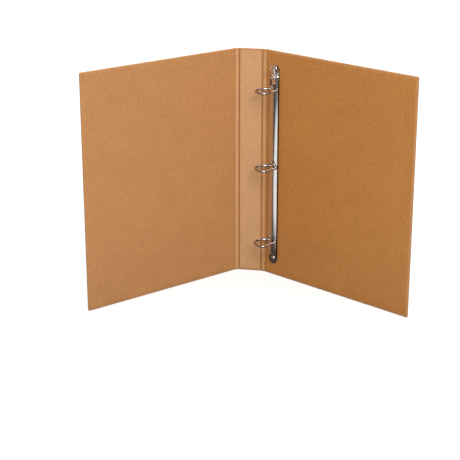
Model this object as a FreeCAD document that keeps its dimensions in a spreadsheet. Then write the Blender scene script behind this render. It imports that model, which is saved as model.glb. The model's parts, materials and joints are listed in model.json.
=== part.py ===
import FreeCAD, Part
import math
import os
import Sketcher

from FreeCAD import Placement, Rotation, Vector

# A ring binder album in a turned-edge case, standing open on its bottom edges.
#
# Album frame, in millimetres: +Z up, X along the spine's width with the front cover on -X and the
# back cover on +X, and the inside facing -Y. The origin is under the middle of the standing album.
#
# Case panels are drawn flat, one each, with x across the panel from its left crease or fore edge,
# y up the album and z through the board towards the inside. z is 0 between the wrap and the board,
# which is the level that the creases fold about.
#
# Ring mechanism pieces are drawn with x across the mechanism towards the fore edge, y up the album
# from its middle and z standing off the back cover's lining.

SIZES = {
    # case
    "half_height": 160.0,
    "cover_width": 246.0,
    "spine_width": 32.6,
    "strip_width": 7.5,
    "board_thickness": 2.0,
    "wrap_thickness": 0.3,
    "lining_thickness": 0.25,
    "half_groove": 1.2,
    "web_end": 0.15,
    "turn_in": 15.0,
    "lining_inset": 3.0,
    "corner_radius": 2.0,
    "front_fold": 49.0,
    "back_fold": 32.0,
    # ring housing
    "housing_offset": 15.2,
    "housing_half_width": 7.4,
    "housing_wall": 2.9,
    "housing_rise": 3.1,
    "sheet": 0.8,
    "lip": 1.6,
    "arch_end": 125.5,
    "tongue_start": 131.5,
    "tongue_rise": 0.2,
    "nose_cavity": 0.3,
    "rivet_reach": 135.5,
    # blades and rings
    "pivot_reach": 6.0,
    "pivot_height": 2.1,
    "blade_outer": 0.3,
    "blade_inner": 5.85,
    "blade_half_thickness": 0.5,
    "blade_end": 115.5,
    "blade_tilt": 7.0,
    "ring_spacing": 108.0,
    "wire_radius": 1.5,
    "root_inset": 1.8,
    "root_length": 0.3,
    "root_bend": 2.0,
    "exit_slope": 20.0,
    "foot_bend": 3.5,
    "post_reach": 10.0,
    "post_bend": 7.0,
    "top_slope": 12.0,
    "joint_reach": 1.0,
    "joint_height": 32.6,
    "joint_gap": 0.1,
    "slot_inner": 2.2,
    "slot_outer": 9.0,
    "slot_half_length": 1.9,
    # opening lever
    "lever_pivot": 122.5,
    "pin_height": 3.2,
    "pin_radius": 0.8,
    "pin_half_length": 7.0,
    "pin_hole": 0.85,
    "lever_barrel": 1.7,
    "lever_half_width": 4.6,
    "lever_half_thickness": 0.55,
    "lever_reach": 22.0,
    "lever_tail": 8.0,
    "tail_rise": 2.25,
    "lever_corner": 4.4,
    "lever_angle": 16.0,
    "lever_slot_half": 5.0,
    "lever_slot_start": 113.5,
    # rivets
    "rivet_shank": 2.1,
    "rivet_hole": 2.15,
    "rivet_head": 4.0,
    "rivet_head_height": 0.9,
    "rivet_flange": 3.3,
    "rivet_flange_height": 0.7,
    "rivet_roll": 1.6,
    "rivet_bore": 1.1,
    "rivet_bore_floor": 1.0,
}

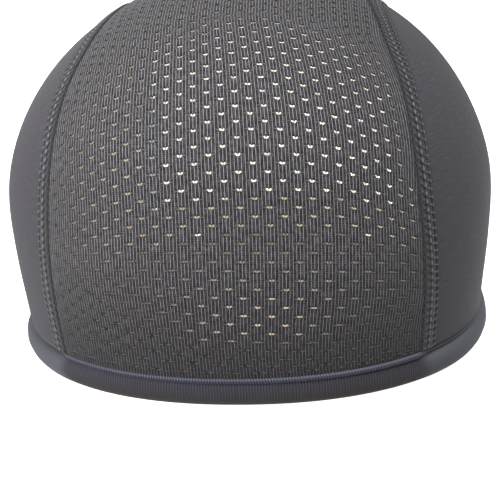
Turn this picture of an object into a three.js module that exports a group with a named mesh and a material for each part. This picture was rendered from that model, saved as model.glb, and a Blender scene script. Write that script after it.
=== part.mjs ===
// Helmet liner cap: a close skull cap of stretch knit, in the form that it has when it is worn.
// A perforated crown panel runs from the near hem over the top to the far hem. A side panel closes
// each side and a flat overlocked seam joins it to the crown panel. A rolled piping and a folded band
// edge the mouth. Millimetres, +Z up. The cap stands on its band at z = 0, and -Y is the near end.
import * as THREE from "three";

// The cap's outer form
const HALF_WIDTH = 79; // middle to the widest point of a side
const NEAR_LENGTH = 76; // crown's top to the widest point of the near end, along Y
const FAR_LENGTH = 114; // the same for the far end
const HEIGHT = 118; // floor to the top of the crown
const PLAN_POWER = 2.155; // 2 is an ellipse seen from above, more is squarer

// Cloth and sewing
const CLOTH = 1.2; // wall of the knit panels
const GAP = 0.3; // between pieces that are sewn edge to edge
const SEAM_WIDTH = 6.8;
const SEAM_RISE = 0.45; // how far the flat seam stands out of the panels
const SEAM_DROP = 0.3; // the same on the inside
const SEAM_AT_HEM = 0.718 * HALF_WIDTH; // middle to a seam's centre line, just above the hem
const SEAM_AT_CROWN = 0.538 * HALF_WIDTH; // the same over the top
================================
What you are asked to do: Scan the material above for the string "with" and report each line where you find it.

Solution for this exercise:
# Album frame, in millimetres: +Z up, X along the spine's width with the front cover on -X and the
# Case panels are drawn flat, one each, with x across the panel from its left crease or fore edge,
# Ring mechanism pieces are drawn with x across the mechanism towards the fore edge, y up the album
Turn this picture of an object into a three.js module that exports a group with a named mesh and a material for each part. This picture was rendered from that model, saved as model.glb, and a Blender scene script. Write that script after it.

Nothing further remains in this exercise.